▶
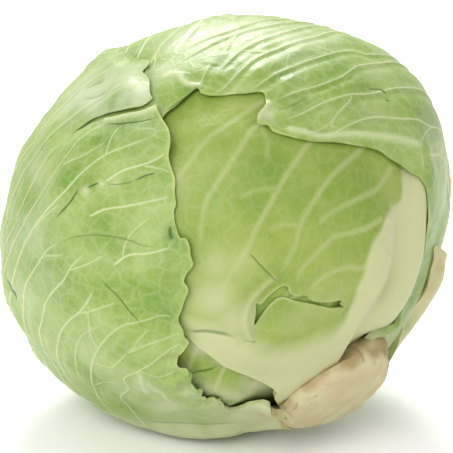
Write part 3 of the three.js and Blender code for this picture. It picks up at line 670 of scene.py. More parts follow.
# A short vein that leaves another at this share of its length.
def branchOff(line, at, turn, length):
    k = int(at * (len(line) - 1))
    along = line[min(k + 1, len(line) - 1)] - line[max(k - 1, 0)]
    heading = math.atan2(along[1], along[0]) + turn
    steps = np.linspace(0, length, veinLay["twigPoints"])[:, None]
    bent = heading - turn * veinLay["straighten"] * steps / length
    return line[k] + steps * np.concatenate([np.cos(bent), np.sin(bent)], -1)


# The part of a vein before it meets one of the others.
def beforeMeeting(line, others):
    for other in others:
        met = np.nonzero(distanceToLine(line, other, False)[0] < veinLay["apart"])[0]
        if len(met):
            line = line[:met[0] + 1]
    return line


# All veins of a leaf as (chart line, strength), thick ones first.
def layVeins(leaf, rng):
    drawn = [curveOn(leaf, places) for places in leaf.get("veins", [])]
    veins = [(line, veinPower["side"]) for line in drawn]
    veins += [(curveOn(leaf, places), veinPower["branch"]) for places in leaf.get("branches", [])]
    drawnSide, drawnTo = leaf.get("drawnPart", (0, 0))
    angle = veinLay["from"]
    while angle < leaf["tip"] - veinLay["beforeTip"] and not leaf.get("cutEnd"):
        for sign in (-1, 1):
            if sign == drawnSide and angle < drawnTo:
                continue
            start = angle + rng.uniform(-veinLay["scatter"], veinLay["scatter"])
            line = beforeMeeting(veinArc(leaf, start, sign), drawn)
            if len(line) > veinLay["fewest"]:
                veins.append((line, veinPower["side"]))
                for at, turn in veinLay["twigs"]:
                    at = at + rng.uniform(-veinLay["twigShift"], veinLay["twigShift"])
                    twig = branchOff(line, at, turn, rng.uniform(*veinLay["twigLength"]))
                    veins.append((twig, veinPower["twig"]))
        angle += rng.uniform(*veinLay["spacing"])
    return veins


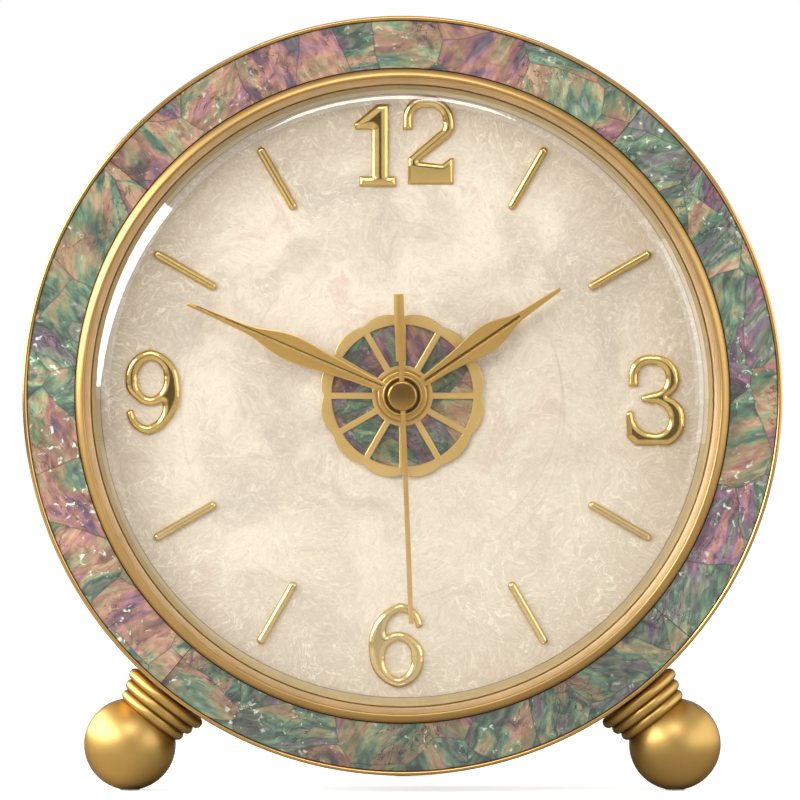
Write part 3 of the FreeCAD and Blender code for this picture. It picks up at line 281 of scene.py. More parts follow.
◀
What is needed: Print out the whole listing exactly as it appears.

Exercise result:
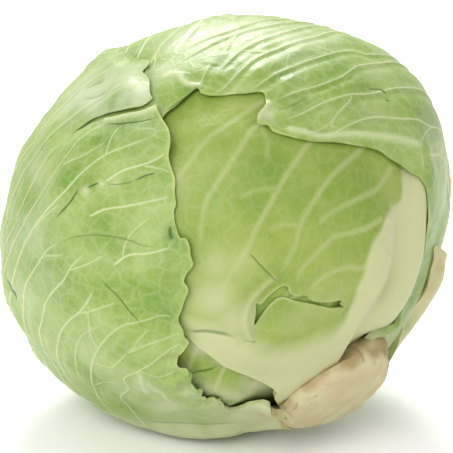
Write part 3 of the three.js and Blender code for this picture. It picks up at line 670 of scene.py. More parts follow.
# A short vein that leaves another at this share of its length.
def branchOff(line, at, turn, length):
    k = int(at * (len(line) - 1))
    along = line[min(k + 1, len(line) - 1)] - line[max(k - 1, 0)]
    heading = math.atan2(along[1], along[0]) + turn
    steps = np.linspace(0, length, veinLay["twigPoints"])[:, None]
    bent = heading - turn * veinLay["straighten"] * steps / length
    return line[k] + steps * np.concatenate([np.cos(bent), np.sin(bent)], -1)


# The part of a vein before it meets one of the others.
def beforeMeeting(line, others):
    for other in others:
        met = np.nonzero(distanceToLine(line, other, False)[0] < veinLay["apart"])[0]
        if len(met):
            line = line[:met[0] + 1]
    return line


# All veins of a leaf as (chart line, strength), thick ones first.
def layVeins(leaf, rng):
    drawn = [curveOn(leaf, places) for places in leaf.get("veins", [])]
    veins = [(line, veinPower["side"]) for line in drawn]
    veins += [(curveOn(leaf, places), veinPower["branch"]) for places in leaf.get("branches", [])]
    drawnSide, drawnTo = leaf.get("drawnPart", (0, 0))
    angle = veinLay["from"]
    while angle < leaf["tip"] - veinLay["beforeTip"] and not leaf.get("cutEnd"):
        for sign in (-1, 1):
            if sign == drawnSide and angle < drawnTo:
                continue
            start = angle + rng.uniform(-veinLay["scatter"], veinLay["scatter"])
            line = beforeMeeting(veinArc(leaf, start, sign), drawn)
            if len(line) > veinLay["fewest"]:
                veins.append((line, veinPower["side"]))
                for at, turn in veinLay["twigs"]:
                    at = at + rng.uniform(-veinLay["twigShift"], veinLay["twigShift"])
                    twig = branchOff(line, at, turn, rng.uniform(*veinLay["twigLength"]))
                    veins.append((twig, veinPower["twig"]))
        angle += rng.uniform(*veinLay["spacing"])
    return veins


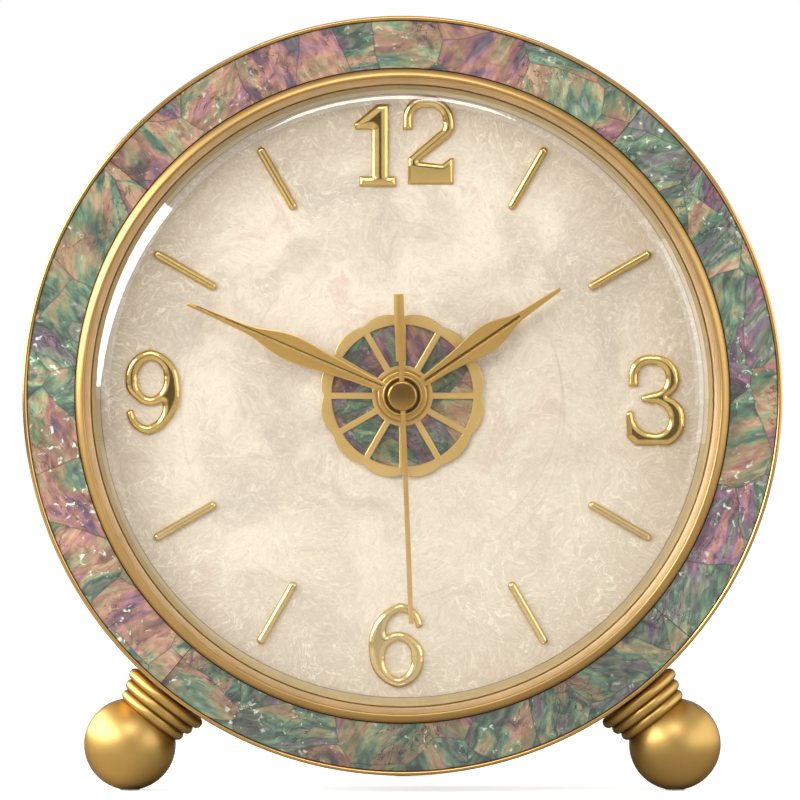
Write part 3 of the FreeCAD and Blender code for this picture. It picks up at line 281 of scene.py. More parts follow.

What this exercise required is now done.